In North America, however, things were different. Although there were a small number of soldiers in grey-white, many more were locals, with many Native American allies, who didn’t fight in the open, but used every inch of cover they could find.
To counter this, the British raised units from local colonists, whose manner of fighting and whose clothing matched more closely that of their local French and Native American opponents. These colonists called themselves “rangers”, probably because, in their rougher clothing, calculated to blend into the landscape, they looked more like gamekeepers
than redcoated regulars,
and probably also because their style of combat was more like that of hunters.
In time, they and one of their officers, Robert Rogers,
gained a reputation for daring, fighting independently of the more formal (and usually slower) regulars.
(Twenty years later, during the American Revolution, the British, to oppose such tactics, hired German soldiers who were actually drawn from gamekeepers. In German, they were called jaeger, which means “hunter”.)

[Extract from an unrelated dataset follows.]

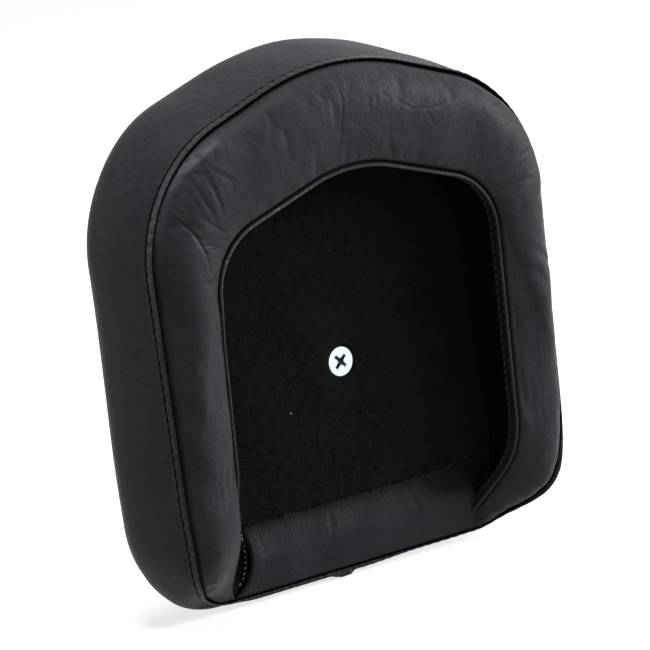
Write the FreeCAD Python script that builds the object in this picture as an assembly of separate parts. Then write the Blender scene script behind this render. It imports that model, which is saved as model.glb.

The term kept some of its glamor in North America into the 19th century. It was used as the name for a mounted police force and border guard in Texas both when it was an independent republic (1836-1845), after it had become a US state (1845-1861), when it was brought back into the Union (1870), and up to the present.
It continued to be used during the American Civil War (1861-1865), mainly as the name for early (and often southern) militia companies with very colorful uniforms, probably to suggest that they were as dashing as the earlier units, even if, at the war’s beginning, they hadn’t the experience which those first rangers had acquired, sometimes painfully, in their forest wars.
The Texas use of the term also allows us to add a little mystery to “ranger”: in 1933, there began a radio drama series entitled “The Lone Ranger”, which followed the adventures of a masked justice-fighter in the US west and his side-kick, the Native American, Tonto. The Lone Ranger (aka John Reid) was the sole survivor of an ambush in which his elder brother and four other Texas rangers had been killed. Badly wounded, he had been rescued by Tonto, but, in order to conceal his identity, Tonto dug six graves and John Reid wore a mask (or a disguise) ever afterwards. The series was so successful that it ran for 2956 episodes (1933-1954), produced novels and comic books, several movies, and a television version which ran for 217 episodes (1949-1957). We include an image from the television series.
That the Lone Ranger is a mysterious wanderer on the side of good brings us back to our opening and one more fact about those Rangers. As the hobbits and Gandalf are on the way back from their adventures, they stop again at The Prancing Pony in Bree and in conversation, the owner of the inn, Barliman Butterbur, describes the situation after their first visit, with a moment of revelation:
“You see, we’re not used to such troubles; and the Rangers have all gone away, folk tell me. I don’t think we’ve rightly understood till now what they did for us. For there’s been worse than robbers about. Wolves were howling round the fences last winter. And there’s dark shapes in the woods, dreadful things that it makes the blood run cold to think of it…” (The Return of the King, Book Six, Chapter 7, “Homeward Bound”)
Although he never says it directly, Butterbur implies that, like the Lone Ranger, the Rangers in the wilderness beyond Bree had fought evil and Sam and Frodo will see men like that again in their trip farther south:
“Four tall men stood there. Two had spears in their hands with broad bright heads. Two had great bows, almost of their own height, and great quivers of long green-feathered arrows. All had swords at their sides, and were clad in green and brown of varied hues, as if the better to walk unseen in the glades of Ithilien. Green gauntlets covered their hands, and their faces were hooded and masked with green, except for their eyes, which were very keen and bright.” (The Two Towers, Book Four, Chapter 4, “Of Herbs and Stewed Rabbit”)
It’s Faramir and his Rangers of Ithilien and they are about to ambush a column of reinforcements for Sauron, including mumakil—oliphaunts, as Sam calls them.
(A splendid illustration by Ted Nasmith)
Faramir and his men, in their camouflage and use of bush warfare techniques, remind us of those 18th-century rangers, just as their goal might remind us of the Lone Ranger and his fight for justice, as one of Faramir’s rangers, Mablung, tells Frodo and Sam:
“These cursed Southrons come now marching up the ancient roads to swell the hosts of the Dark Tower…And they go ever more heedlessly, we learn, thinking that the power of their new master is great enough, so that the mere shadow of His hills will protect them. We come to teach them another lesson…”
And on that word “lesson”, we’ll finish this posting, hoping that you’ve learned a bit more about rangers, both those in Middle-earth and on modern Earth, as well.